An 80-year-old grandmother has died in tragic circumstances after suffering bacterial meningitis caused by injuries from her own cat, ‘Minty.’

Doctors found the cat had given her the disease by scratching her arm and then licking the wound which led to the Melbourne woman being found unresponsive in her bed with the cat sleeping nearby.

The woman was taken to Box Hill Hospital where she fell into a coma for nine days before miraculously waking up for a day which she spent interacting with loved ones.

Sadly, the happiness was short-lived, as the elderly grandmother died the following day.
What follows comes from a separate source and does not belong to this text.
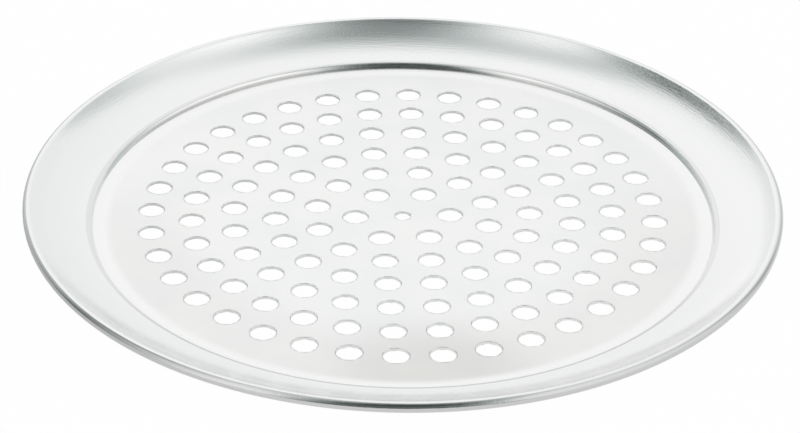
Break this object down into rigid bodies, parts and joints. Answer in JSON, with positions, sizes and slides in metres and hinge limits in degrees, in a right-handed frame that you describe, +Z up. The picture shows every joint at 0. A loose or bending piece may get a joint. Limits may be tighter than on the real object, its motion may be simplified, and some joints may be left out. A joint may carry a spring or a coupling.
{
  "type": "pizza pan",
  "caption": "Round perforated pizza pan with a flat well that rises slightly to a low step, a wide upswept rim and a rolled edge.",
  "frame": {"origin": "centre of the flat underside", "axes": "+Z up out of the well; +X through the first hole of the innermost ring"},
  "size_m": [0.3048, 0.3048, 0.0135],
  "materials": {
    "pan": "plain satin aluminium, spun round the centre"
  },
  "bodies": {
    "root": {"pan": "pan"}
  },
  "joints": []
}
In an interview with the Herald Sun, director of infectious diseases at Melbourne’s Austin Health, Lindsay Grayson, said that at least one person is dying every week due to the unknown dangers of cat saliva.

According to Professor Grayson, cats can carry deadly bacteria such as pasteurella and bartonella which can be devastating for people with weakened immune systems and lead to health complications which include blindness and heart failure.

‘It is a big deal and it is emerging more and more now as an unrecognised cause of heart valve infection, which is obviously fatal if untreated,’ Prof Grayson said.

“Infections related to cat bites and scratches like this person, we’d get at least one a week where somebody comes into the hospital. It is very important that if a cat is biting or scratching you, you mention it to your GP.”

The fact that cats lick their own wounds has given some people the false impression that cat saliva is ‘clean,’ but in reality, this is simply not the case.

In fact, a cat’s mouth harbours one of the highest concentrations of bacteria in existence, and cat saliva is far more likely to cause an infection rather than to treat one.

Pets like cats can provide elderly pet-owners with some much-needed companionship that can help to reduce feelings of isolation. Many cat owners also regularly sleep with their cat on the bed.

However, Professor Grayson warns that people should try and avoid situations where a cat may be able to lick an open wound, and she also believes that people with compromised immune systems should avoid cats altogether.